Eine so schwere Untat kann heute kein Held mehr begehen“
Für die Tat wird vordergründig Brünhilds Rache für die erlittene Ehrverletzung bemüht die im Streit der Königinnen auf der Kirchentreppe zu Worms eskalierte. Nach heutigen Massstäben mag es verwunderlich klingen, aber die Vergeltung von Unrecht wie z. B. Totschlag oder Raub u. a. lag damals bei den Betroffenen und ihren Familien. Blutrache und Fehde waren an der Tagesordnung, um den Geschädigten ihr ‚Recht‘ zu verschaffen.
Den grimmigen Hagen bewegten wohl weniger ‚ehrbare‘ Gründe: Siegfried war einfach zu mächtig geworden. Als er tot war, gab es ’nur noch wenige, die wider uns anzutreten wagen‘. Genau solch ein Opfer bösen Machtgerangels wurde auch der Anführer der Cherusker Arminius (Hermann). Beide Helden starben durch Verrat ihrer eigenen Verwandten.
Liegt hier die Spur zum Mythos des Nibelungenschatzes? Symbolisiert er die Beute aus den Germanenkriegen der römischen Legionen?

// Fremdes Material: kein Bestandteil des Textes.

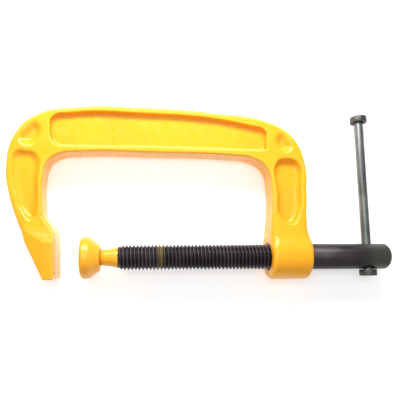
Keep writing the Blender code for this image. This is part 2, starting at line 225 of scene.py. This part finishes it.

In Grundzügen ist das Finale aus der römischen Geschichtsschreibung überliefert. Schon unmittelbar nach der Varusschlacht wurde der Boden gefährlich für Arminius. Kaiser Augustus holte wutentbrannt zum Gegenschlag aus. Die Legionen am Rhein wurden aufgestockt und frische Soldaten herangeführt. In den darauffolgenden Jahren wütete das römische Heer quer durch Niedersachsen und hinterlies eine Schneise verbrannter Erde.
Das Imperium wollte den Sieg erzwingen – Arminius widersetzte sich weiterhin. Geschichtsschreiber möchten uns heute glauben machen, dass ihn das ehrbare Ziel eines geeinten Germanien antrieb, selbst wenn dies nur mit Kampf und Gewalt zu erreichen gewesen wäre. Arminius griff 17 n. Chr. den mächtigen König Marbod in Böhmen an und gewann damit Einfluss über mehrere Stämme (Langobarden, Semnonen, Goten) im Gebiet der Elbe. König Marbod der erstmals in der germanischen Geschichte einen größeren Herrschaftskomplex errichtet hatte gebot über ein Heer von 70.000 Mann Infanterie und 4.000 Reitern.
Sein Erfolg machte ihn einerseits zum ultimativen Anführer; persönlich zahlte er einen sehr hohen Preis: Im Jahr 15 n. Chr. geriet seine Frau Thusnelda in Gefangenschaft. Seine Macht nutzte Arminius wenig, Rom blieb für ihn unerreichbar. In dieser unbezwingbaren Stadt aus Stein mit meterhohen Toren, in Gefangenschaft eines Kaisers, der 300.000 Soldaten unter Waffen hielt schmachteten seine Thusnelda und der Sohn Thumelicus.
Im Jahr 22 n. Chr. kam es zum Verrat: ‚Nach dem Königsthron strebend‘ (Tacitus), starb Arminius durch die Hand eines Attentäters aus seiner Verwandtschaft.
Kein Zweifel: Im Blätterwald der Vergangenheit irrlichtern geschichtsträchtige Gestalten umher. Die Formel Siegfried gleich Arminus (Hermann der Cherusker) lässt sich mit vielen Parallelen und Querverweisen unterfüttern. Doch wo ist der Boden im Brunnen von Dichtung und Wahrheit?